Nice theory, but as we know, it did not prove to be true. The Egyptians ended up being horribly cruel to the Jews. So where did Yosef's logic fail?

Perhaps it was not Yosef's logic that failed, but rather the Jews who did. At the end of the parsha it says (47:27) "The Jews settled in Goshen". Kli Yakar points out that this is a derogatory statement about the Jews because Hashem decreed that they should be strangers there, but instead, they decided to SETTLE there--i.e. make it their permanent home. Unfortunately, as we have seen time and time again in our history, when Jews try to join the "melting pot" and fit in with the surrounding culture, the native people do everything that they can to remind us that we are strangers.
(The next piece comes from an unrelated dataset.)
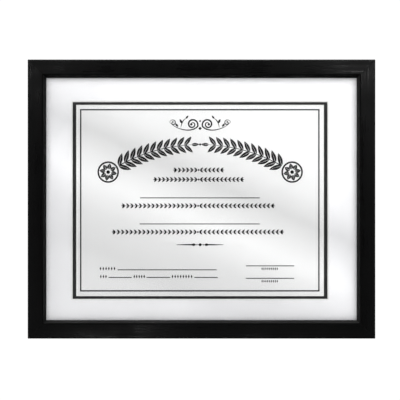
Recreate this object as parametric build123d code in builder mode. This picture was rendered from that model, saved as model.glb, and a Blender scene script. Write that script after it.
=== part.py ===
from build123d import *
from math import radians, sqrt, tan
import os

# A black wooden certificate frame for a 14 by 11 inch sheet, with a double mat round a landscape certificate.
# Millimetres, Z up, X to the viewer's right, front facing -Y.
# The origin is the middle notch of the landscape hanger, in the plane of the wall.

# Certificate, and how far the glass, mats and boards run past its edges: 1.5 and 1.25 inches
certificate_width = 279.4
certificate_height = 215.9
certificate_thickness = 0.25
side_margin = 38.1
end_margin = 31.75

# Mats: how far the black one laps over the certificate, and the strip of it that shows inside the white one
side_lap = 2.95
end_lap = 2.65
side_reveal = 4.05
end_reveal = 3.1
mat_thickness = 1.4
mat_bevel_angle = 45

# Glass and boards
glass_thickness = 2.0
mount_board_thickness = 5.0
backing_thickness = 3.0

# Moulding, seen in section
face_width = 20.6
rabbet_width = 6.5
bevel_width = 3.4
bevel_depth = 3.4
lip_edge = 1.6
outer_round = 1.5
bevel_ease = 0.6
sight_ease = 0.3
back_ease = 0.5
corner_ease = 0.8

# How the contents sit in the rabbet: the play that they have, and how far the backing stands out behind
sheet_play = 1.6
backing_rise = 0.8

# V-nails that hold each mitre together, driven in from behind
v_nail_leg = 3.4
v_nail_gauge = 0.5
v_nail_depth = 7.0
v_nail_shares = (0.3, 0.66)

# Sawtooth hanger: two flat tabs, and a raised toothed bar between them
hanger_length = 46.0
hanger_height = 9.6
hanger_gauge = 0.9
hanger_standoff = 1.8
hanger_tab = 8.5
hanger_ramp = 3.0
hanger_corner = 1.8
tooth_count = 11
tooth_depth = 1.4
centre_notch_depth = 2.2
tooth_width_share = 0.84

# Round-headed nails that fix the hangers
nail_radius = 0.7
nail_length = 9.0
nail_point = 1.0
nail_head_radius = 1.9
nail_head_height = 0.7
nail_crown_radius = 1.1
nail_clearance = 0.05

# Turn buttons: a hub on the rail, a short ramp, and a raised toe over the backing board
button_gauge = 1.0
button_hub_radius = 4.6
button_toe_radius = 3.3
button_overlap = 7.0
button_ramp = 1.6
button_running_gap = 0.08
button_play = 0.05
button_screw_share = 0.45
button_place_share = 0.27

# Pan head screws that the turn buttons swing on
screw_radius = 1.45
screw_length = 9.5
screw_point = 2.0
screw_head_radius = 2.9
screw_head_height = 1.6
screw_crown_radius = 2.1
recess_width = 0.8
recess_length = 3.2
recess_depth = 0.9

# Cuts run past the faces that they open
overrun = 1.0

# Sizes of the contents that follow from those above: the mats' windows are measured at the backs of the mats
sheet_width = certificate_width + 2 * side_margin
sheet_height = certificate_height + 2 * end_margin
bevel_run = mat_thickness * tan(radians(mat_bevel_angle))
inner_window_width = certificate_width - 2 * side_lap
inner_window_height = certificate_height - 2 * end_lap
outer_window_width = inner_window_width + 2 * (bevel_run + side_reveal)
outer_window_height = inner_window_height + 2 * (bevel_run + end_reveal)

# Sizes of the moulding
land_width = face_width - rabbet_width
lip_thickness = bevel_depth + lip_edge
rabbet_opening_width = sheet_width + 2 * sheet_play
rabbet_opening_height = sheet_height + 2 * sheet_play
frame_width = rabbet_opening_width + 2 * land_width
frame_height = rabbet_opening_height + 2 * land_width
contents_depth = (
    glass_thickness + 2 * mat_thickness + certificate_thickness + mount_board_thickness + backing_thickness
)
rail_depth = lip_thickness + contents_depth - backing_rise

# Where the frame lies round the hanger's middle notch
hanger_edge_gap = (land_width - hanger_height) / 2
notch_from_edge = hanger_edge_gap + hanger_height - centre_notch_depth
rail_back_y = -(hanger_standoff + hanger_gauge)
glass_front_y = rail_back_y - rail_depth + lip_thickness
frame_centre = Vector(0, rail_back_y, notch_from_edge - frame_height / 2)

# The contents rest on the bottom rail and have slid against the left one
contents_x = -sheet_play
contents_z = frame_centre.Z - sheet_play

os.makedirs("parts", exist_ok=True)


def back_of_rail(outward, half_span):
    """Plane on a rail's back: origin mid-way along its outer edge, Y outward, Z to the wall."""
    to_wall = Vector(0, 1, 0)
    return Plane(origin=frame_centre + outward * half_span, x_dir=outward.cross(to_wall), z_dir=to_wall)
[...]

Thus, once the Jews demonstrated that they did not consider themselves to be "strangers" in Egypt, the Egyptians also stopped looking at them as strangers, and were very cruel to them. But then our question would be: What about Hashem? If Hashem was with the Jews in Egypt, why didn't He put a stop to the Egyptian's cruel treatment of the Jews?

There is a Gemarra in Tractate Ketubot (111b) which says "He who lives outside the land of Israel, is living without a G-d". Based on what we said earlier about Hashem's presence having different degrees of concentration, the Gemarra seems to be saying that Hashem's presence is so concentrated in the Land of Israel that in comparison, living anywhere else is as if living without a G-d or at best, with a much more diluted presence of Hashem. When the Jews chose to settle in the land of Goshen, as opposed to merely being strangers there, the message they were sending to Hashem was that they were okay with living without His full presence. In return, Hashem seems to be saying "If you settle in other lands, where My presence is not fully felt and you are okay with it, perhaps I won't show you My full presence by stopping those nations from oppressing you". In other words, the degree to which we are shown Hashem's presence in our lives, depends on how much we want His presence in our lives. When Jews live in Eretz Yisrael, they are sending a message to Hashem that they want Him in their lives and Hashem responds by being with them.